# Bindings too small??



## Guest (Jan 4, 2010)

Hi! New enthusiasts here. I just ordered my gf the RIDE LXh womens bindings (small) and she already has a pair of Roxy boots (size 6.5). I figured, knowing that she normally wears a size 5 or 6, that small bindings would be just fine... but 6.5 I'm not so sure about. Are these bindings too small??


----------



## Leo (Nov 24, 2009)

Louthal said:


> Hi! New enthusiasts here. I just ordered my gf the RIDE LXh womens bindings (small) and she already has a pair of Roxy boots (size 6.5). I figured, knowing that she normally wears a size 5 or 6, that small bindings would be just fine... but 6.5 I'm not so sure about. Are these bindings too small??


Always refer to the manufacturer's sizing charts as each one will be different. In your case, size 7 is the highest range for the Ride LXh so you're fine. :thumbsup:


----------



## SnoRidr (Jan 7, 2009)

Louthal said:


> Hi! New enthusiasts here. I just ordered my gf the RIDE LXh womens bindings (small) and she already has a pair of Roxy boots (size 6.5). I figured, knowing that she normally wears a size 5 or 6, that small bindings would be just fine... but 6.5 I'm not so sure about. Are these bindings too small??
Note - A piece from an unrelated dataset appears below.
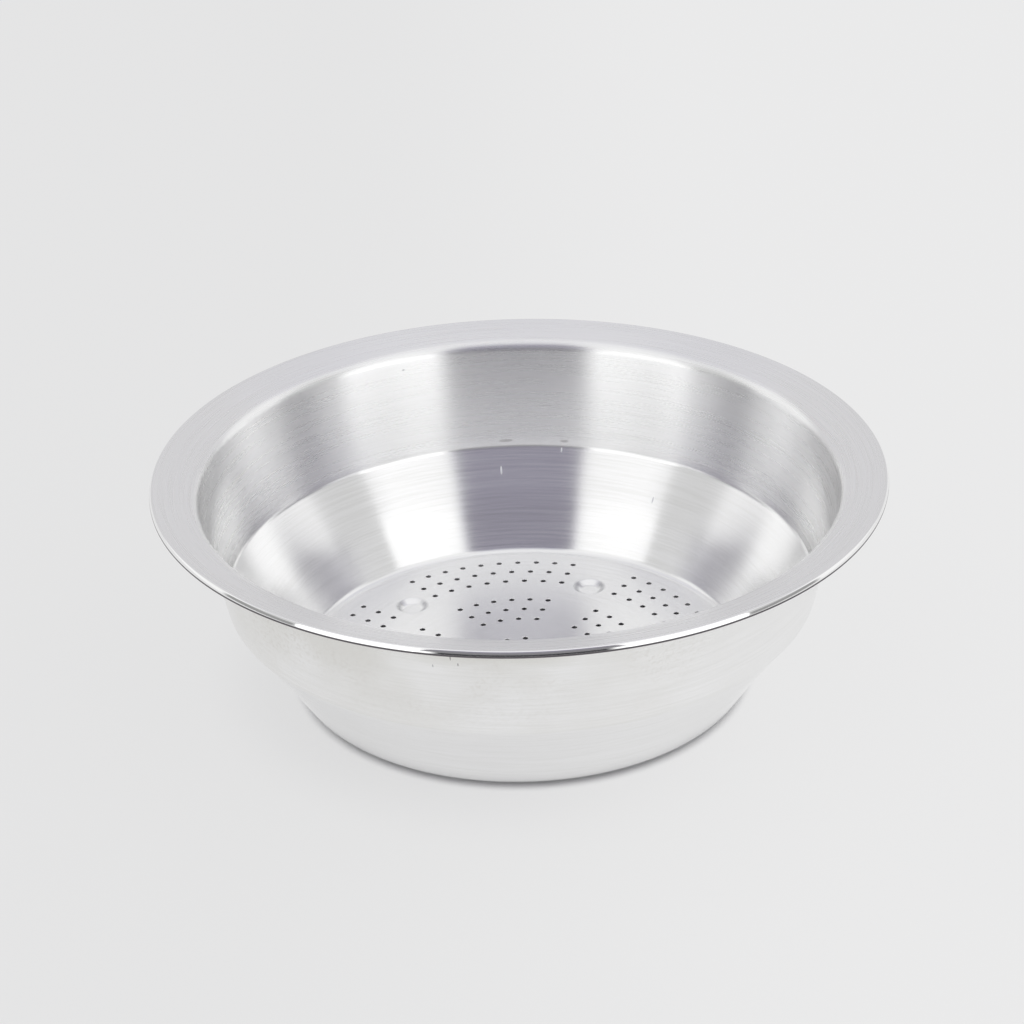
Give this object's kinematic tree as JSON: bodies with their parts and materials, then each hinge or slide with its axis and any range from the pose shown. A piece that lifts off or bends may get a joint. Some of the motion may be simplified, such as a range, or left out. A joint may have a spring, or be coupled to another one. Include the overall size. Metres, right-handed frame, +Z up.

I'd say since you already ordered them go ahead and mount the bindings on her board and have her step in them in doors on your living room floor. You will know for sure if they fit with her boot. If they don't, then send them back. I would just make sure to dry fit everything before you go out and use them. This way you don't accidentally damage anything before trying to return them. If they do fit, sweet, then you can fine tune any adjustments before hitting the hill. I really hate adjusting things on the hill, so I always check my gear out before hitting the slopes. :thumbsup:

Since the bindings are already coming to your door, don't sweat anything until you get them.


----------